There are two way to achieve this:
- Two-pass implementation: add second loop to root() to set the id[] of each examined node to the root.
- Simpler one-pass variant: Make every other node in path point to its grandparent (thereby halving path length).
private int root(int i){
while (i != id[i]){
id[i] = id[id[i]];
i = id[i];
}
return i;
}
Weighted quick-union with path compression
Starting from an empty data structure, any sequence of M union-find ops on N objects makes ≤ c ( N + M lg* N ) array accesses. Analysis can be improved to N + M α(M, N). Cost within constant factor of reading in the data. In theory, WQUPC is not quite linear. In practice, WQUPC is linear.
Union-find applications
- Percolation.
- Games (Go, Hex).
- Dynamic connectivity.
- Least common ancestor.
- Equivalence of finite state automata.
- Hoshen-Kopelman algorithm in physics.
- Hinley-Milner polymorphic type inference.
- Kruskal’s minimum spanning tree algorithm.
- Compiling equivalence statements in Fortran.
- Morphological attribute openings and closings.
- Matlab’s bwlabel() function in image processing.
Percolation
A model for many physical systems:
- N-by-N grid of sites.
- Each site is open with probability p (or blocked with probability 1 – p).
- System percolates iff top and bottom are connected by open sites.
Likelihood of percolation depends on site vacancy probability p.

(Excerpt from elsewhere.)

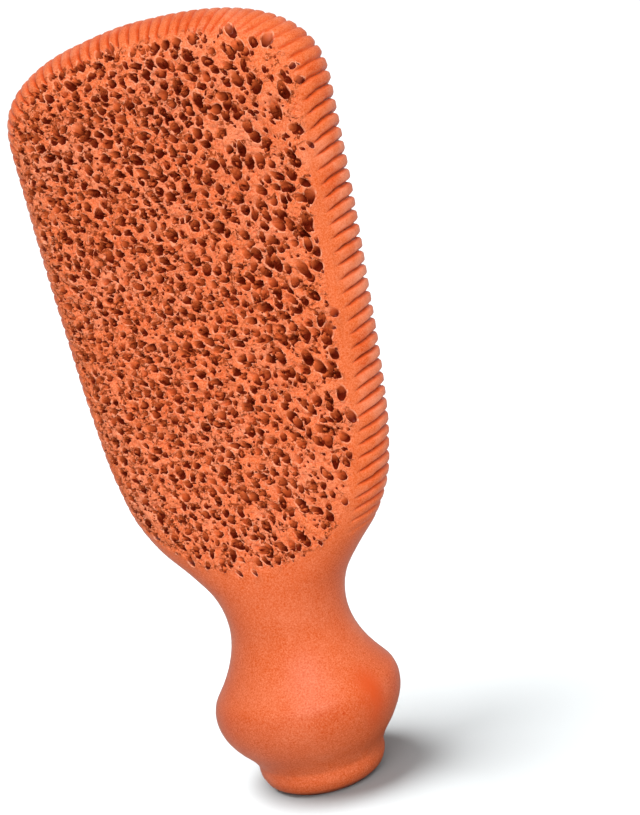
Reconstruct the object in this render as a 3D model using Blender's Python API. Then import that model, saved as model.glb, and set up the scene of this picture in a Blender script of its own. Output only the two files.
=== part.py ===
"""A fired-clay foot scrubber, modelled in metres with +Z up.

It is one piece of clay. A flat paddle has a face full of poked pits and a notched rim. Below it a
shoulder narrows to a neck, and a round knob for the hand ends in a short round foot. The scrubber
stands on that foot: the origin is the centre of the foot's flat underside, the paddle's width runs
along X, and the pitted face looks towards -Y.
"""

import math
import random
from collections import namedtuple

import bmesh
import bpy
import numpy as np
from mathutils import Matrix, Vector

MM = 0.001

# Overall sizes.
HEIGHT = 150 * MM
CREASE_HEIGHT = 5.4 * MM
NECK_HEIGHT = 35 * MM
ARCH_START = 132 * MM
ARCH_SQUARENESS = 2.5

# The outline from the front, as (height, half width). The foot ends at a crease under the knob.
FOOT = [(0, 9.9), (1.0, 11.4), (2.4, 12.3), (5.4, 12.7)]
KNOB = [(5.4, 12.7), (7, 13.6), (10.5, 16.5), (13, 17.9), (16.5, 18.6), (19.5, 18.1), (23, 15.6)]
NECK_AND_SHOULDER = [(28, 12.9), (35, 11.8), (41, 13.5), (46, 17.2), (51, 21.6), (57, 25.1)]
PADDLE_SIDES = [(65, 27.3), (80, 29.1), (95, 30.0), (110, 30.8), (132, 31.4)]
PADDLE_HALF_WIDTH = 31.4 * MM

# Half the paddle's thickness, as (height, half depth). Below the neck every section is a circle.
THICKNESS = [(35, 11.8), (46, 11.0), (60, 10.4), (80, 10.0), (150, 10.0)]

# Near the top the sections bend upwards, so that they always meet the rim squarely. Their middles run
# up the centre line from the first of these heights to the second, slowing down on the way.
BEND_START = 100 * MM
BEND_END = 132 * MM

# Points round a section, and the spacing of the sections along the outline below the notches.
POINTS_ROUND = 24
SECTION_SPACING = 2.7 * MM

# The notches in the rim. They run from the face over the rim to the back, fade out at both ends, and
# stop at the shoulder. The ends are given as shares of the way from the section's middle to the rim.
NOTCH_PITCH = 2.85 * MM
NOTCH_DEPTH = 0.8 * MM
NOTCHES_EACH_SIDE = 40
NOTCH_FADING = 4
NOTCH_END = 0.72
NOTCH_FULL = 0.90

# The pits in the face: five-sided cones, poked in with their tips down and to the right.
PIT_SPACING = 4.8 * MM
PIT_RADIUS = (1.2 * MM, 1.7 * MM)
PIT_DEPTH = (1.4 * MM, 2.1 * MM)
PIT_SIDES = 5
PIT_TILT = math.radians(24)
PIT_TILT_AXIS = Vector((-1, 0, -1))
PIT_JITTER = 0.40 * MM
PIT_CLEARANCE = 0.35 * MM
PIT_MARGIN_LEFT = 4.6 * MM
PIT_MARGIN_RIGHT = 7.4 * MM
PIT_MARGIN_TOP = 6.5 * MM
PIT_LOWEST = 47 * MM
PIT_SEED = 7

CLAY_COLOUR = (0.72, 0.185, 0.075, 1.0)
CLAY_ROUGHNESS = 0.62

# Corners closer than this are welded.
WELD = 0.001 * MM

# Edges sharper than this stay crisp in the shading.
SHARP_ANGLE = math.radians(35)

# The angle to either side at which a section's slope is read.
SLOPE_STEP = math.radians(1)

Section = namedtuple("Section", "half_width rim_height middle_height half_depth reach squareness notch")


def clear_scene():
    """Remove the objects that Blender starts with."""
    for item in list(bpy.data.objects):
        bpy.data.objects.remove(item)


def new_collection(name):
    """Add a collection to the scene."""
    collection = bpy.data.collections.new(name)
    bpy.context.scene.collection.children.link(collection)
    return collection


def curve_through(stations, where):
    """Read a smooth curve through the (place, value) stations, each slope taken from its neighbours."""
    place, value = (np.array(stations) * MM).T
    slope = np.gradient(value, place)
    first = np.clip(np.searchsorted(place, where, side="right") - 1, 0, len(place) - 2)
    step = place[first + 1] - place[first]
    t = (where - place[first]) / step
    start = (2 * t**3 - 3 * t**2 + 1) * value[first] + (t**3 - 2 * t**2 + t) * step * slope[first]
    end = (3 * t**2 - 2 * t**3) * value[first + 1] + (t**3 - t**2) * step * slope[first + 1]
    return start + end


def trace_outline(points=400):
    """The right half of the outline, from the foot's edge up to the middle of the top.

    It is three runs: the foot, the knob with the neck, shoulder and paddle sides, and the arched top,
    which is a quarter of a superellipse. Returns half widths, heights and distances along the outline.
    """
    foot = np.linspace(0, CREASE_HEIGHT, points)[:-1]
    sides = np.linspace(CREASE_HEIGHT, ARCH_START, points)
    turn = np.linspace(0, math.pi / 2, points)[1:]
    power = 2 / ARCH_SQUARENESS
    half_width = np.concatenate([
        curve_through(FOOT, foot),
        curve_through(KNOB + NECK_AND_SHOULDER + PADDLE_SIDES, sides),
        PADDLE_HALF_WIDTH * np.cos(turn) ** power,
    ])
    height = np.concatenate([foot, sides, ARCH_START + (HEIGHT - ARCH_START) * np.sin(turn) ** power])
    half_width[-1] = 0
    steps = np.hypot(np.diff(half_width), np.diff(height))
    return half_width, height, np.concatenate([[0], np.cumsum(steps)])


OUTLINE_WIDTH, OUTLINE_HEIGHT, OUTLINE_DISTANCE = trace_outline()
OUTLINE_LENGTH = OUTLINE_DISTANCE[-1]
BEND_DISTANCE = float(np.interp(BEND_START, OUTLINE_HEIGHT, OUTLINE_DISTANCE))


def section_at(distance, notch=0):
    """The section that meets the rim at a distance along the outline, with a notch of some depth.

    Its front and back are |r| ** squareness + (y / half depth) ** 2 = 1, where r runs from the middle
    to the rim. The squareness makes the rim a full round edge, and makes a round section a circle.
    """
    half_width = float(np.interp(distance, OUTLINE_DISTANCE, OUTLINE_WIDTH))
    rim_height = float(np.interp(distance, OUTLINE_DISTANCE, OUTLINE_HEIGHT))
    middle_height = rim_height
    if distance > BEND_DISTANCE:
        left_to_go = (OUTLINE_LENGTH - distance) / (OUTLINE_LENGTH - BEND_DISTANCE)
        rise = BEND_END - BEND_START
        slowing = (OUTLINE_LENGTH - BEND_DISTANCE) / rise
        middle_height = BEND_START + rise * (1 - left_to_go**slowing)
    if rim_height < NECK_HEIGHT:
        half_depth = half_width
    else:
        half_depth = float(curve_through(THICKNESS, middle_height))
    reach = math.hypot(half_width, rim_height - middle_height)
    squareness = max(2, 2 * reach / half_depth)
    return Section(half_width, rim_height, middle_height, half_depth, reach, squareness, notch)


def smooth_step(start, end, value):
    """Rise smoothly from 0 at the start to 1 at the end."""
    share = min(max((value - start) / (end - start), 0), 1)
    return share * share * (3 - 2 * share)


def section_edge(section, turn):
    """The section's curve in its own plane: the way out from the middle, and y."""
    r = math.sin(turn)
    depth = section.half_depth * math.sqrt(max(0.0, 1 - abs(r) ** section.squareness))
    return Vector((section.reach * r, -math.copysign(depth, math.cos(turn))))


def section_point(section, turn, side=1):
    """The point at an angle round one half of a section: 0 is the front's middle, pi the back's."""
    edge = section_edge(section, turn)
    if section.notch:
        along = section_edge(section, turn + SLOPE_STEP) - section_edge(section, turn - SLOPE_STEP)
        inward = Vector((-along.y, along.x)).normalized()
        edge += inward * section.notch * smooth_step(NOTCH_END, NOTCH_FULL, math.sin(turn))
    share = edge.x / section.reach
    height = section.middle_height + (section.rim_height - section.middle_height) * share
    return Vector((side * section.half_width * share, edge.y, height))


def section_loop(section):
    """All the points round a section, starting at the front's middle and going to the right."""
    turns = [2 * math.pi * index / POINTS_ROUND for index in range(POINTS_ROUND)]
    right = [section_point(section, turn) for turn in turns if turn <= math.pi]
    left = [section_point(section, 2 * math.pi - turn, side=-1) for turn in turns if turn > math.pi]
    return right + left


def loft(shape, loops):
    """Join loops of points with quads, and give back the rings of corners."""
    rings = [[shape.verts.new(point) for point in loop] for loop in loops]
    for below, above in zip(rings, rings[1:]):
        for index, corner in enumerate(below):
            following = (index + 1) % len(below)
            shape.faces.new((corner, below[following], above[following], above[index]))
    return rings


def mesh_object(shape, name, collection):
    """Turn a bmesh into an object, with its faces pointing out."""
    bmesh.ops.recalc_face_normals(shape, faces=shape.faces)
    mesh = bpy.data.meshes.new(name)
    shape.to_mesh(mesh)
    shape.free()
    item = bpy.data.objects.new(name, mesh)
    collection.objects.link(item)
    return item


def body_sections():
    """The sections from the foot to the top: evenly spaced, then a ridge and a notch by turns."""
    crease = float(np.interp(CREASE_HEIGHT, OUTLINE_HEIGHT, OUTLINE_DISTANCE))
    first_notch = OUTLINE_LENGTH - NOTCHES_EACH_SIDE * NOTCH_PITCH
    foot = np.linspace(0, crease, len(FOOT), endpoint=False)
    count = round((first_notch - crease) / SECTION_SPACING)
    handle = np.linspace(crease, first_notch, count, endpoint=False)
    sections = [section_at(distance) for distance in [*foot, *handle]]
    for number in range(NOTCHES_EACH_SIDE):
        ridge = first_notch + number * NOTCH_PITCH
        depth = NOTCH_DEPTH * min(1, (number + 1) / NOTCH_FADING)
        sections.append(section_at(ridge))
        sections.append(section_at(ridge + NOTCH_PITCH / 2, depth))
    return sections + [section_at(OUTLINE_LENGTH)]


def add_body(collection):
    """The clay before it is poked: a loft of sections from the foot to the arched top."""
    shape = bmesh.new()
    rings = loft(shape, [section_loop(section) for section in body_sections()])
    shape.faces.new(rings[0])
    # The last section folds flat, and its two halves meet along the middle of the top.
    bmesh.ops.remove_doubles(shape, verts=rings[-1], dist=WELD)
    return mesh_object(shape, "foot_scrubber", collection)


def pit_margin(x, z, rim_x, rim_z):
    """How far from the rim the pits stop: close on the left, further in on the right and at the top."""
    side_margin = PIT_MARGIN_RIGHT if rim_x > x else PIT_MARGIN_LEFT
    upward = max(0.0, math.sin(math.atan2(rim_z - z, abs(rim_x - x))))
    return side_margin * (1 - upward) + PIT_MARGIN_TOP * upward


def pit_centres():
    """Places for the pits on the face: a hexagonal grid, kept inside the rim and above the neck."""
    rim_x = np.concatenate([OUTLINE_WIDTH, -OUTLINE_WIDTH])
    rim_z = np.concatenate([OUTLINE_HEIGHT, OUTLINE_HEIGHT])
    row_spacing = PIT_SPACING * math.sqrt(3) / 2
    columns = int(PADDLE_HALF_WIDTH / PIT_SPACING) + 1
    for row in range(int((HEIGHT - PIT_LOWEST) / row_spacing)):
        z = PIT_LOWEST + row * row_spacing
        for column in range(-columns, columns + 1):
            x = (column + 0.5 * (row % 2)) * PIT_SPACING
            distance = np.hypot(rim_x - x, rim_z - z)
            nearest = int(np.argmin(distance))
            inside = abs(x) < float(np.interp(z, OUTLINE_HEIGHT, OUTLINE_WIDTH))
            if inside and distance[nearest] > pit_margin(x, z, rim_x[nearest], rim_z[nearest]):
                yield x, z


def add_pit_cutter(body, collection):
    """One cutter with a cone for every pit, each set square to the face and then tilted a little."""
    chance = random.Random(PIT_SEED)
    shape = bmesh.new()
    for x, z in pit_centres():
        x += chance.uniform(-PIT_JITTER, PIT_JITTER)
        z += chance.uniform(-PIT_JITTER, PIT_JITTER)
        radius = chance.uniform(*PIT_RADIUS)
        depth = chance.uniform(*PIT_DEPTH)
        tilt = Matrix.Rotation(chance.uniform(0, PIT_TILT), 4, PIT_TILT_AXIS)
        spin = Matrix.Rotation(chance.uniform(0, math.pi), 4, "Z")
        _, point, normal, _ = body.ray_cast(Vector((x, -HEIGHT, z)), Vector((0, 1, 0)))
        length = depth + PIT_CLEARANCE
        mouth = radius * length / depth
        cone = bmesh.ops.create_cone(
            shape, cap_ends=True, segments=PIT_SIDES, radius1=0, radius2=mouth, depth=length
        )
        outward = normal.to_track_quat("Z", "Y").to_matrix().to_4x4()
        place = Matrix.Translation(point + normal * (PIT_CLEARANCE - depth) / 2)
        bmesh.ops.transform(shape, matrix=place @ tilt @ outward @ spin, verts=cone["verts"])
        bmesh.ops.remove_doubles(shape, verts=cone["verts"], dist=WELD)
    return mesh_object(shape, "pit_cutter", collection)


def cut(body, cutter):
    """Take a cutter's shape out of the body, and leave the cutter as a hidden guide."""
    cutter.hide_render = True
    cutter.display_type = "WIRE"
    modifier = body.modifiers.new(cutter.name, "BOOLEAN")
    modifier.operation = "DIFFERENCE"
    modifier.solver = "EXACT"
    modifier.object = cutter


def fired_clay():
    """The unglazed orange clay."""
    material = bpy.data.materials.new("fired_clay")
    material.use_nodes = True
    shader = material.node_tree.nodes["Principled BSDF"]
    shader.inputs["Base Color"].default_value = CLAY_COLOUR
    shader.inputs["Roughness"].default_value = CLAY_ROUGHNESS
    shader.inputs["Metallic"].default_value = 0.0
    return material


def main():
    clear_scene()
    scrubber = new_collection("foot_scrubber")
    cutters = new_collection("cutters")
    body = add_body(scrubber)
    body.data.materials.append(fired_clay())
    bpy.context.view_layer.update()
    cut(body, add_pit_cutter(body, cutters))
    body.data.shade_smooth()
    body.data.set_sharp_from_angle(angle=SHARP_ANGLE)


main()
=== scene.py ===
"""The looks of a fired-clay foot scrubber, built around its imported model.

The scrubber is one piece of clay, so one surface replaces the plain model. It has the same outline and
thickness, and adds what the hand and the tools left in the clay: hundreds of pits poked at a slant
into the face, a rim notched all round, and a smoothed handle. The rest is a plain pale floor, a bright
room, soft lights and the camera. Lengths are in metres, +Z is up, and the pitted face looks towards -Y.
"""

import itertools
import math

import bpy
import numpy as np
from bpy.props import FloatProperty, FloatVectorProperty, IntProperty, PointerProperty
from mathutils import Matrix, Vector


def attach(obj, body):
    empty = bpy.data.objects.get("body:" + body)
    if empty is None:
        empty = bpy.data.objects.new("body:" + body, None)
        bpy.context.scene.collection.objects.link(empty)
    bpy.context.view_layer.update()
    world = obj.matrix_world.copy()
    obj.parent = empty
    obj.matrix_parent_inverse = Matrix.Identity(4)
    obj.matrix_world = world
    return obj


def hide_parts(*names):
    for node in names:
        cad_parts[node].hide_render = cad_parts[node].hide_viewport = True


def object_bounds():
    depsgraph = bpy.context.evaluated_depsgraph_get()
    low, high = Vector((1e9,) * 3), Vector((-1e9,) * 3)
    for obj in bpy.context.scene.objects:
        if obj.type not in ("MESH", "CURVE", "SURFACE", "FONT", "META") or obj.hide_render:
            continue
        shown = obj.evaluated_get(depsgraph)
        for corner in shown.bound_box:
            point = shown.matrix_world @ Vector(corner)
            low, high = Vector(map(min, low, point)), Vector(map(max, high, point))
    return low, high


bl_info = {
    "name": "Clay Foot Scrubber",
    "version": (1, 0, 0),
    "blender": (4, 5, 0),
    "location": "View3D > Sidebar > Foot Scrubber",
    "description": "Builds the pitted clay of a foot scrubber, its stage, lights and camera",
    "category": "Object",
}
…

When N is large, theory guarantees a sharp threshold p*, p > p*: almost certainly percolates, p < p*: almost certainly does not percolate.
Monte Carlo simulation can be used to estimate the p* value
- Initialize N-by-N whole grid to be blocked.
- Declare random sites open until top connected to bottom.
- Vacancy percentage estimates p*.
To check whether an N-by-N system percolates, we can turn it into a problem that can be solve by quick-union method.
- Create an object for each site and name them 0 to N 2 – 1.
- Sites are in same component if connected by open sites.
- Percolates if any site on bottom row is connected to site on top row.
To avoid a N^2 accesses of array, we add a virtual top and bottom and see if virtual top site is connected to virtual bottom site.